-- Exercise description --
Using the data beneath this instruction, retype only the lines from the one that contains "handwheel();" down to the one that contains "obj.parent = None", both included, exactly as they appear.

-- Material --
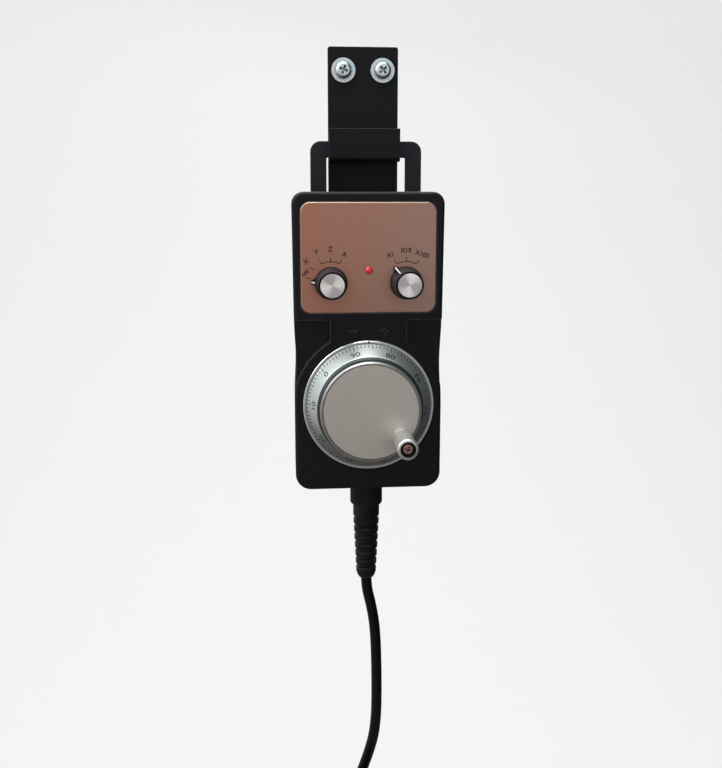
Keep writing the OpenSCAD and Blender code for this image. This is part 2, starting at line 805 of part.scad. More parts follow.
module code_disc() {
    hub = 4;
    color("#8b9aa0") facing(0, dial_z, wall_back) translate([0, 0, -encoder_shaft_deep + 2]) difference() {
        union() {
            cylinder(d = encoder_shaft_d + 8, h = hub);
            translate([0, 0, hub / 2]) cylinder(d = code_disc_d, h = 1);
        }
        translate([0, 0, -eps]) cylinder(d = encoder_shaft_d, h = hub + 2 * eps);
    }
}

module encoder_screw(place) {
    a = encoder_screw_angles[place];
    r = encoder_bolt_d / 2;
    color("#a9acb0") facing(r * cos(a), dial_z + r * sin(a), case_front - bezel_flange_t)
        pan_screw(small_screw_d, small_head_d, 1.8, bezel_flange_t + case_wall + encoder_front_t);
}

// ---- Handwheel ----

module handwheel() {
    top_r = wheel_top_d / 2;
    shoulder_r = wheel_shoulder_d / 2;
    crank = [crank_r * cos(crank_rest), crank_r * sin(crank_rest)];
    color("#c9cbcc") facing(0, dial_z, case_front) difference() {
        union() {
            rotate_extrude() polygon([
                [encoder_shaft_d / 2, hub_h], [hub_d / 2, hub_h], [hub_d / 2, web_h],
                [top_r - wheel_wall, web_h], [top_r - wheel_wall, wheel_shoulder_h],
                [skirt_r - wheel_wall, skirt_h], [skirt_r, skirt_h], [skirt_r, skirt_h + skirt_edge],
                [shoulder_r, wheel_shoulder_h], [top_r, wheel_shoulder_h + 1.4],
                [top_r, wheel_h - wheel_bevel], [top_r - wheel_bevel, wheel_h], [wheel_face_d / 2, wheel_h],
                [wheel_face_d / 2, seat_h], [encoder_shaft_d / 2, seat_h]
            ]);
            translate([crank[0], crank[1], web_h - 4]) cylinder(d = crank_screw_d + 4, h = 4 + eps);
        }
        translate([crank[0], crank[1], seat_h - crank_thread])
            cylinder(d = crank_screw_d - 1, h = crank_thread + 1);
        translate([0, 0, hub_h + 3]) rotate([0, 90, 0]) cylinder(d = small_screw_d, h = hub_d);
    }
}

module wheel_face() {
    crank = [crank_r * cos(crank_rest), crank_r * sin(crank_rest)];
    color("#cfccc7") facing(0, dial_z, case_front) translate([0, 0, seat_h]) difference() {
        cylinder(d = wheel_face_d, h = wheel_face_t);
        translate([crank[0], crank[1], -eps]) cylinder(d = crank_screw_d + 2, h = wheel_face_t + 2 * eps);
    }
}

module wheel_set_screw() {
    len = hub_d / 2 - encoder_shaft_d / 2;
    color("#55585c") facing(0, dial_z, case_front) translate([encoder_shaft_d / 2, 0, hub_h + 3])
        rotate([0, 90, 0]) difference() {
            cylinder(d = small_screw_d, h = len);
            translate([0, 0, len - 1.5]) cylinder(d = small_screw_d / 2, h = 1.5 + eps, $fn = 6);
        }
}

// ---- Crank ----

module crank_screw() {
    shank = crank_screw_d / 2;
    head = crank_head_d / 2;
    head_seat = recess_h + bush_floor + 0.15;
    head_top = head_seat + crank_head_h;
    color("#c0bdb8") facing(crank_x, crank_z, case_front) difference() {
        rotate_extrude() polygon([
            [0, seat_h - crank_thread], [shank - 0.5, seat_h - crank_thread], [shank - 0.5, seat_h],
            [shank + 1, seat_h], [shank + 1, crank_collar_h], [shank, crank_collar_h], [shank, head_seat],
            [head, head_seat], [head, head_top - 0.5], [head - 0.5, head_top], [0, head_top]
        ]);
        translate([0, 0, head_top]) cross_recess(crank_head_d * 0.6, 0.9);
    }
}

module crank_grip() {
    tip = grip_tip_d / 2;
    waist = grip_waist_d / 2;
    bore = crank_screw_d / 2 + run_clear;
    round_r = 1.4;
    color("#d3d3d1") facing(crank_x, crank_z, case_front) difference() {
        rotate_extrude() polygon(concat(
            [[bore, grip_h], [grip_base_d / 2, grip_h], [waist, grip_h + 1.4],
             [waist, grip_h + grip_len * 0.3], [(waist + tip) / 2, grip_h + grip_len * 0.65]],
            arc(tip - round_r, grip_tip_h - round_r, round_r, 0, 90, 6),
            [[bush_d / 2, grip_tip_h], [bush_d / 2, recess_h], [bore, recess_h]]
        ));
    }
}

module crank_bush() {
    color("#17171a") facing(crank_x, crank_z, case_front) translate([0, 0, recess_h]) difference() {
        cylinder(d = bush_d, h = 3.7);
        translate([0, 0, bush_floor]) cylinder(d = crank_head_d + 2 * turn_clear, h = 4);
        translate([0, 0, -eps]) cylinder(d = crank_screw_d + 2 * run_clear, h = 2);
    }
}

// ---- Inside ----

module control_board() {
    color("#2f6b45") slab(board_front, board_front + board_t) difference() {
        translate([0, board_top - board_h / 2]) square([board_w, board_h], center = true);
        for (p = post_places) translate(p) circle(d = small_screw_d);
    }
}

module terminal_block() {
    block_h = 10;
    block_d = 9;
    ways = 6;
    pitch = terminal_w / ways;
    color("#3f8f5c") translate([0, board_front + board_t, board_top - board_h + 2]) difference() {
        translate([-terminal_w / 2, 0, 0]) cube([terminal_w, block_d, block_h]);
        for (i = [0:ways - 1]) translate([(i + 0.5) * pitch - terminal_w / 2, block_d - 3, block_h * 0.4])
            rotate([-90, 0, 0]) cylinder(d = 2.6, h = 5);
    }
}

module board_screw(place) {
    color("#a9acb0") backing(post_places[place][0], post_places[place][1], board_front + board_t)
        pan_screw(small_screw_d, small_head_d - 0.4, 1.8, 8);
}

// ---- Strain relief ----

module gland_body() {
    color("#1d1d21") hanging(case_bot) difference() {
        union() {
            cylinder(d = gland_d, h = gland_h);
            translate([0, 0, -case_wall - gland_inside])
                cylinder(d = gland_thread_d, h = case_wall + gland_inside + eps);
        }
        translate([0, 0, -case_wall - gland_inside - 1])
            cylinder(d = cord_d, h = gland_h + case_wall + gland_inside + 2);
        translate([0, 0, gland_h - boot_socket]) cylinder(d = boot_d, h = boot_socket + 1);
    }
}

module gland_nut() {
    color("#1d1d21") hanging(case_bot + case_wall) difference() {
        translate([0, 0, -4.5]) cylinder(d = gland_thread_d + 6.5, h = 4.5, $fn = 6);
        translate([0, 0, -5]) cylinder(d = gland_thread_d, h = 6);
    }
}

// Radius of the boot at a depth below its top
function boot_r(h) = let (start = boot_plain - groove_w, share = max(0, (h - start) / (last_groove - start)))
    (boot_d + (boot_end_d - boot_d) * share) / 2;

module strain_relief() {
    tip_h = last_groove + groove_w / 2;
    color("#1b1b1f") hanging(boot_top) rotate_extrude() polygon(concat(
        [[cord_d / 2, -boot_socket], [boot_d / 2, -boot_socket]],
        [for (i = [0:boot_grooves - 1], c = [0:3]) let (
            h = boot_plain + i * groove_pitch + [-0.5, -0.3, 0.3, 0.5][c] * groove_w
        ) [boot_r(h) - (c == 1 || c == 2 ? groove_deep : 0), h]],
        [[boot_end_d / 2 - 0.2, tip_h + boot_tip * 0.45], [boot_end_d / 2 - 1.6, tip_h + boot_tip - 0.6],
         [boot_end_d / 2 - 2.2, boot_len], [cord_d / 2, boot_len]]
    ));
}

module cord_core() {
    tail = case_wall + gland_inside + core_tail;
    color("#141416") hanging(case_bot + tail) cylinder(d = cord_d, h = tail + gland_h + boot_len);
}

// ---- Cord, folded hank and plug ----

module cord_lead() {
    color("#141416") swept_tube(lead_points, cord_d);
}

module hank_outline() {
    r = hank_end_r;
    far = hank_half_h - r;
    hold = tie_w / 2 + 1;
    polygon(concat(
        arc(0, far, r / cos(10), 180, 0, 9),
        [[r, hank_flare], [hank_waist, hold], [hank_waist, -hold], [r, -hank_flare]],
        arc(0, -far, r / cos(10), 0, -180, 9),
        [[-r, -hank_flare], [-hank_waist, -hold], [-hank_waist, hold], [-r, hank_flare]]
    ));
}

module cord_hank() {
    color("#18181b") slab(hank_front, hank_back) translate([hank_x, hank_z]) hank_outline();
}

module hank_tie() {
    deep = hank_back - hank_front;
    color("#101012") translate([hank_x, (hank_back + hank_front) / 2, hank_z - tie_w / 2])
        linear_extrude(tie_w) difference() {
            square([2 * (hank_waist + tie_t), deep + 2 * tie_t], center = true);
            square([2 * hank_waist, deep], center = true);
        }
}

module cord_end() {
    color("#141416") swept_tube(end_points, cord_d);
}

module plug_body() {
    clamp_r = plug_d / 2 - 2.4;
    color("#9fa2a6") translate([hank_x, plug_y, plug_top]) rotate([180, 0, 0]) difference() {
        rotate_extrude() polygon([
            [0, 0], [clamp_r - 0.6, 0], [clamp_r, 1], [clamp_r, 9], [plug_d / 2, 12],
            [plug_d / 2, plug_face], [0, plug_face]
        ]);
        for (i = [0:4]) rotate([0, 0, 72 * i])
            translate([plug_d / 4, 0, plug_face - 4]) cylinder(d = 1.6, h = 5);
    }
}

module plug_ring() {
    flutes = 18;
    color("#b7babd") translate([hank_x, plug_y, plug_top]) rotate([180, 0, 0]) difference() {
        translate([0, 0, plug_len - plug_ring_len]) cylinder(d = plug_ring_d, h = plug_ring_len);
        translate([0, 0, plug_len - plug_ring_len - 1]) cylinder(d = plug_d, h = plug_ring_len);
        translate([0, 0, plug_face]) cylinder(d = plug_socket_d, h = plug_socket_deep + 1);
        for (i = [0:flutes - 1]) rotate([0, 0, 360 * i / flutes])
            translate([plug_ring_d / 2 + 0.3, 0, plug_len - plug_ring_len + 2])
                cylinder(d = 1.6, h = plug_ring_len - 6);
    }
}

// ---- Pieces ----

holder_plate();
holder_hook();
holder_washer(-1);  // holder_washer_l
holder_washer(1);  // holder_washer_r
holder_screw(-1);  // holder_screw_l
holder_screw(1);  // holder_screw_r
hanger_loop();
loop_screw(-1);  // loop_screw_l
loop_screw(1);  // loop_screw_r
rear_cover();
case_gasket();
front_case();
case_screw(0);  // case_screw_tl
case_screw(1);  // case_screw_tr
case_screw(2);  // case_screw_bl
case_screw(3);  // case_screw_br
face_plate();
status_led();
selector_switch(-1);  // axis_switch
selector_nut(-1);  // axis_nut
selector_shaft(-1);  // axis_shaft
selector_knob(-1, axis_rest);  // axis_knob
selector_cap(-1);  // axis_cap
selector_set_screw(-1, axis_rest);  // axis_set_screw
selector_switch(1);  // multiplier_switch
selector_nut(1);  // multiplier_nut
selector_shaft(1);  // multiplier_shaft
selector_knob(1, multiplier_rest);  // multiplier_knob
selector_cap(1);  // multiplier_cap
selector_set_screw(1, multiplier_rest);  // multiplier_set_screw
index_bezel();
encoder_housing();
encoder_bearing();
encoder_shaft();
code_disc();
encoder_screw(0);  // encoder_screw_1
encoder_screw(1);  // encoder_screw_2
encoder_screw(2);  // encoder_screw_3
handwheel();
wheel_face();
wheel_set_screw();
crank_screw();
crank_grip();
crank_bush();
control_board();
terminal_block();
board_screw(0);  // board_screw_1
board_screw(1);  // board_screw_2
board_screw(2);  // board_screw_3
board_screw(3);  // board_screw_4
gland_body();
gland_nut();
strain_relief();
cord_core();
cord_lead();
cord_hank();
hank_tie();
cord_end();
plug_body();
plug_ring();
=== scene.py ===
"""Dressed model of a hand-held pendant controller that hangs by its loop on a wall holder.

Sizes in the classes are millimetres, and the bench turns them into metres.
X points right, Y into the wall and Z up. The origin lies midway between the
holder's two screws, on the wall.
"""

import json
import logging
import math
from dataclasses import dataclass, replace
from enum import Enum
from typing import Callable, Sequence

import bmesh
import bpy
from mathutils import Matrix, Vector

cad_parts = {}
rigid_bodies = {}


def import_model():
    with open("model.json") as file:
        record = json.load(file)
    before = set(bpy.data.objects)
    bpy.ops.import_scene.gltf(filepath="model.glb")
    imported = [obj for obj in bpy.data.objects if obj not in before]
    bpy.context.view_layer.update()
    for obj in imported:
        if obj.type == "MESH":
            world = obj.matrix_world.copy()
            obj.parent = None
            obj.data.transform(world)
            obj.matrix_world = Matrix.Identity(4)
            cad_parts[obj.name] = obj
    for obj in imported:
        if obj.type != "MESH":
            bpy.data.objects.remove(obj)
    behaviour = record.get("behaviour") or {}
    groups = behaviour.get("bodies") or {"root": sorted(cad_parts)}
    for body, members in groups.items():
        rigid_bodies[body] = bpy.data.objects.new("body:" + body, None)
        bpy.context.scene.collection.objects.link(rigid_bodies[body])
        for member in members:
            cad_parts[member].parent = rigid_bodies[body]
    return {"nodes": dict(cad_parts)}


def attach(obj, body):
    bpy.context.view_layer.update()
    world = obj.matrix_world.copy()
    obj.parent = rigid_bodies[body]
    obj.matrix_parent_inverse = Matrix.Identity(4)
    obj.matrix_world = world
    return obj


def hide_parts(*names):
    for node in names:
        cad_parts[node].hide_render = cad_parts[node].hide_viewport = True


for leftover in list(bpy.data.objects):
    bpy.data.objects.remove(leftover)

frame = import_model()

MM = 0.001
LOG = logging.getLogger("pendant")
Point = tuple[float, float, float]
Rings = Sequence[tuple[float, float]]
Test = Callable[[Vector], bool]
Socket = bpy.types.NodeSocket
Pair = tuple[Socket, Socket]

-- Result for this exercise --
handwheel();
wheel_face();
wheel_set_screw();
crank_screw();
crank_grip();
crank_bush();
control_board();
terminal_block();
board_screw(0);  // board_screw_1
board_screw(1);  // board_screw_2
board_screw(2);  // board_screw_3
board_screw(3);  // board_screw_4
gland_body();
gland_nut();
strain_relief();
cord_core();
cord_lead();
cord_hank();
hank_tie();
cord_end();
plug_body();
plug_ring();
=== scene.py ===
"""Dressed model of a hand-held pendant controller that hangs by its loop on a wall holder.

Sizes in the classes are millimetres, and the bench turns them into metres.
X points right, Y into the wall and Z up. The origin lies midway between the
holder's two screws, on the wall.
"""

import json
import logging
import math
from dataclasses import dataclass, replace
from enum import Enum
from typing import Callable, Sequence

import bmesh
import bpy
from mathutils import Matrix, Vector

cad_parts = {}
rigid_bodies = {}


def import_model():
    with open("model.json") as file:
        record = json.load(file)
    before = set(bpy.data.objects)
    bpy.ops.import_scene.gltf(filepath="model.glb")
    imported = [obj for obj in bpy.data.objects if obj not in before]
    bpy.context.view_layer.update()
    for obj in imported:
        if obj.type == "MESH":
            world = obj.matrix_world.copy()
            obj.parent = None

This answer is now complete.